Samhain is not only the final turn of the Wheel of the Year, it ushers in the shorter days and longer nights that are part of the final few months of the calendar year. If you are living with and following the Wheel of the Year, Samhain is the end of the witches’ year, so November should technically feel like January, shouldn’t it? Time for a reset and some quiet? Of course, it may not, what with the calendar holidays of Thanksgiving, Christmas and other celebrations.
No matter what you celebrate and how, I urge you to take some time in the last few weeks of September to prepare. Slow down and go inward, envision what you want your Samhain to be like, and prepare. Not sure how to begin? A few ideas to get you started are below. Use them as a springboard to prepare you for your own Samhain season.
Recognize the time ahead of you Get a calendar out, and look at the days between now and Samhain. How would you like them filled? With lots of events and with people, or solitary and contemplative? Perhaps a mix is more your speed. Don’t feel as if you have to fill every day with huge events, but make time for activities that bring you joy. Plan for some time in nature, a few evenings of homemade soups, a few hours to declutter a closet, book reading, whatever you would really like to experience. Block off time for yourself, check into local activities you’d like to attend, or begin a project you’ve been putting off for a while.
Honor your ancestors Always make time for your ancestors, especially during this season. Go through photographs for your ancestor altar, start gathering candles, and think about ways you can honor them during Samhain. Maybe you’d like to prepare a meal that your grandmother always made, or you’d like to learn a skill that your ancestors knew, yet you haven’t learned yet. Share family stories, take the month to note daily what you’re grateful about in your life (your life is the result of the love of your ancestors), or simply light a candle in front of a favorite ancestor photograph. If for whatever reason you are not comfortable with your ancestor, visit a local cemetery and honor a grave that looks a bit neglected. A simple visit in quiet contemplation there is a lovely way to honor those who are no longer with us.
Self-care Some people roll their eyes at the term, but it is important to take time for yourself, too. Include plenty of daily shielding and grounding, along with some solid, quality time for yourself doing things that make you happy. If you’re not sure what that is, this is a great time to figure it out. Maybe bubble baths and a new haircut are not your thing, but a pedicure or massage is more your speed. Only you know what your self-care looks like, so honor yourself by making sure you get time to do so.

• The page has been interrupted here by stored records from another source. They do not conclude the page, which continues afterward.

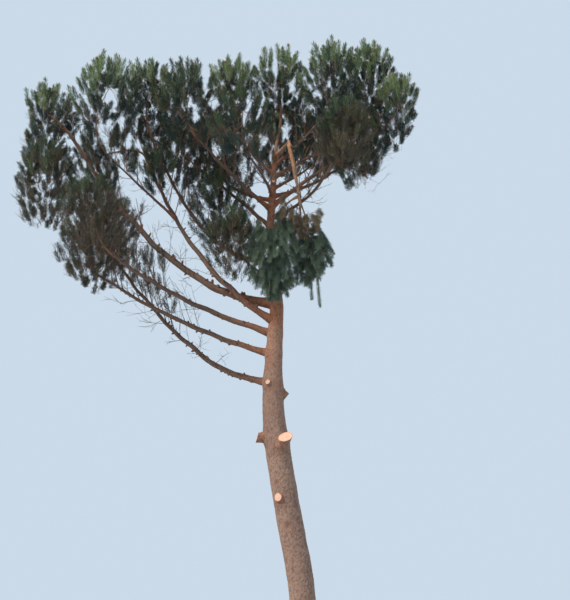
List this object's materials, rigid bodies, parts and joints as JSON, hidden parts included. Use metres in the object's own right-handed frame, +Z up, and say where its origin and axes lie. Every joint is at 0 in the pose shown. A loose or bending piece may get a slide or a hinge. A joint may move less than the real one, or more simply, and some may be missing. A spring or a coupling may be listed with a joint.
{
  "type": "pine tree",
  "caption": "Umbrella-crowned pine being taken down: leaning bare trunk with sawn stubs, boughs sweeping up to one side, a tufted needle crown and one cut limb hanging.",
  "frame": {"origin": "centre of the flat cut under the trunk, at ground level", "axes": "+Z up along the tree, +X to the right and +Y away from a viewer who sees the low boughs sweep to the left"},
  "size_m": [8.2437, 5.1579, 16.2255],
  "materials": {
    "trunk_bark": "rough grey-brown plated bark",
    "bough_bark": "flaky orange-brown bark",
    "cut_wood": "pale freshly sawn wood",
    "twigs": "rough dark brown twigs",
    "needles": "dark bluish-green needles",
    "sunlit_needles": "yellow-green needles on the top shoots",
    "hanging_needles": "soft grey-green drooping needles",
    "dead_needles": "dull olive-brown needles on the low shoots"
  },
  "bodies": {
    "root": {"bough_back": "bough_bark", "bough_front": "bough_bark", "bough_left_1": "bough_bark", "bough_left_10": "bough_bark", "bough_left_11": "bough_bark", "bough_left_12": "bough_bark", "bough_left_2": "bough_bark", "bough_left_3": "bough_bark", "bough_left_4": "bough_bark", "bough_left_5": "bough_bark", "bough_left_6": "bough_bark", "bough_left_7": "bough_bark", "bough_left_8": "bough_bark", "bough_left_9": "bough_bark", "bough_right_1": "bough_bark", "bough_right_2": "bough_bark", "bough_right_3": "bough_bark", "bough_right_4": "bough_bark", "bough_right_5": "bough_bark", "bough_right_6": "bough_bark", "foliage_back": "needles", "foliage_front": "needles", "foliage_hanging_1": "hanging_needles", "foliage_hanging_2": "hanging_needles", "foliage_hanging_3": "hanging_needles", "foliage_left_1": "needles", "foliage_left_10": "needles", "foliage_left_11": "needles", "foliage_left_12": "needles", "foliage_left_13": "needles", "foliage_left_14": "needles", "foliage_left_15": "needles", "foliage_left_2": "needles", "foliage_left_3": "needles", "foliage_left_4": "needles", "foliage_left_5": "needles", "foliage_left_6": "needles", "foliage_left_7": "needles", "foliage_left_8": "needles", "foliage_left_9": "needles", "foliage_right_1": "needles", "foliage_right_2": "needles", "foliage_right_3": "needles", "foliage_right_4": "needles", "foliage_right_5": "needles", "foliage_right_6": "needles", "foliage_right_7": "needles", "foliage_top": "needles", "hanging_fork_left": "bough_bark", "hanging_fork_right": "bough_bark", "hanging_limb": "bough_bark", "hinge_stub": "bough_bark", "side_bough_1": "bough_bark", "side_bough_2": "bough_bark", "side_bough_3": "bough_bark", "side_bough_4": "bough_bark", "trunk": "trunk_bark"}
  },
  "joints": []
}
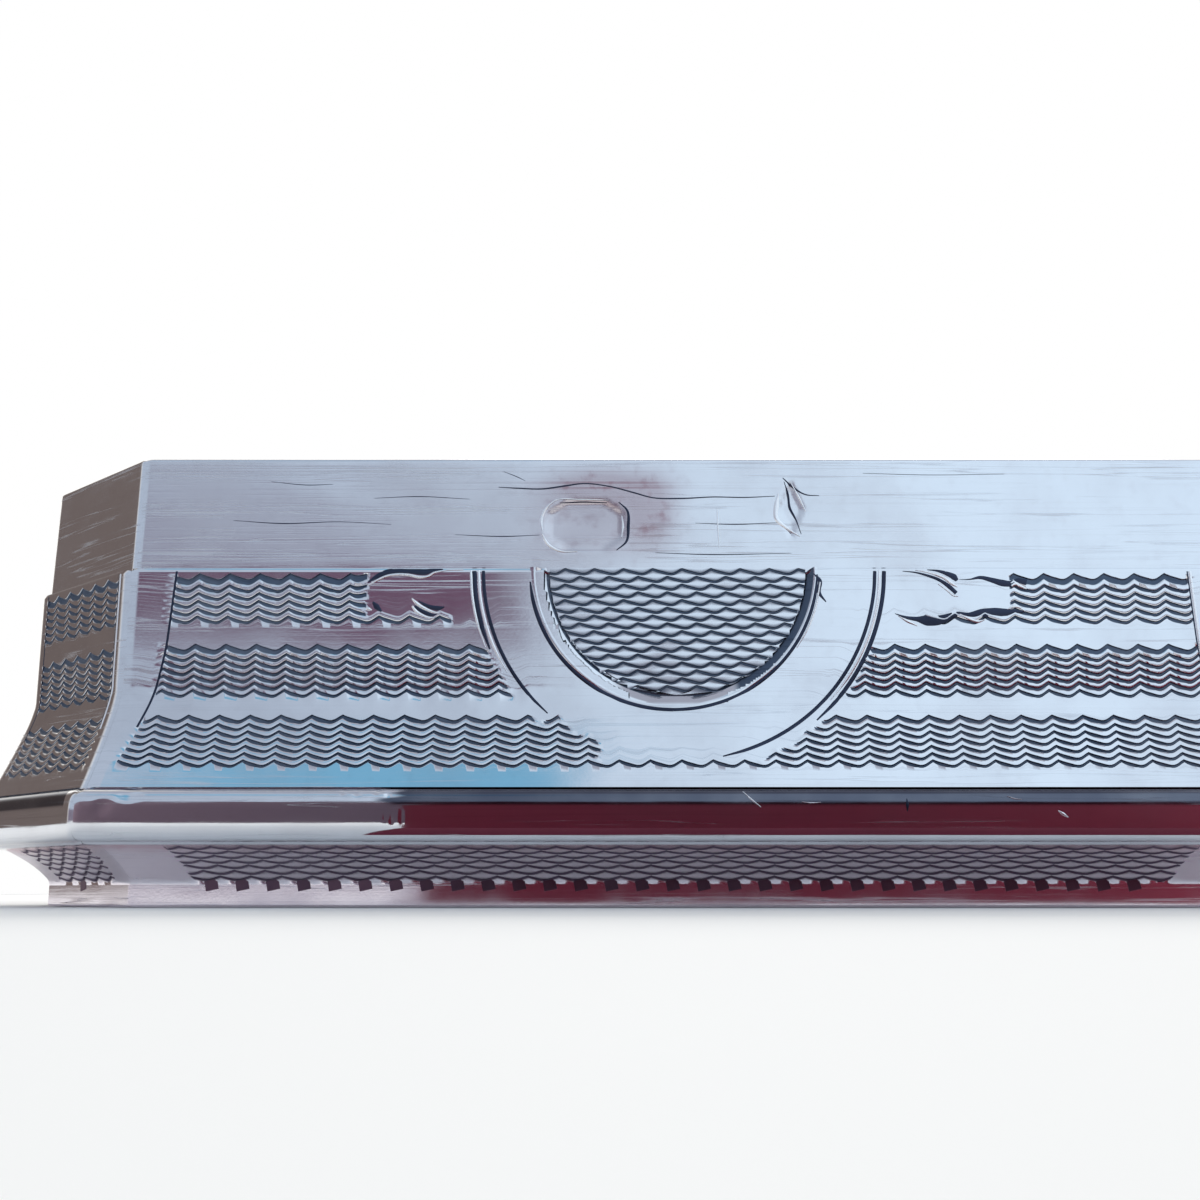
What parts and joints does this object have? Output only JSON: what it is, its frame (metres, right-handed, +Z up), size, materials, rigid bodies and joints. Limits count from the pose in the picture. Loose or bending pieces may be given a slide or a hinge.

Amp up your protection All sorts of things are flying around this time of year, not to mention the general angst, fear and anger that is ever-present nowadays. Protect yourself and your home, first and foremost. A good sweep throughout your home can change up the energy, sprinkling a bit of salt or Florida water on your threshold might work wonders. For yourself, invest in hematite and tourmaline, whether in raw form or in jewelry. If you honor a deity, ask for their protection, along with asking your ancestors to keep you all safe.
Start going inward Some people like to start a social media fast, or change up their eating habits. Perhaps your morning routine can include a bit of introspective time, or you write in a journal before bed-time. Whichever method you choose, begin by setting aside some time for going inward. Be your own best friend and favorite company by spending time by yourself. Muse over patterns you have in your life or in relationships, and see where some tweaks or changes are needed. This is the time we should be going inward, to prepare for the winter days ahead.
However you choose to spend the coming weeks, know that each and every action you take will help deepen your Samhain season experience. Enjoy Samhain as a season, and may yours be filled with a cornucopia of all good things for you.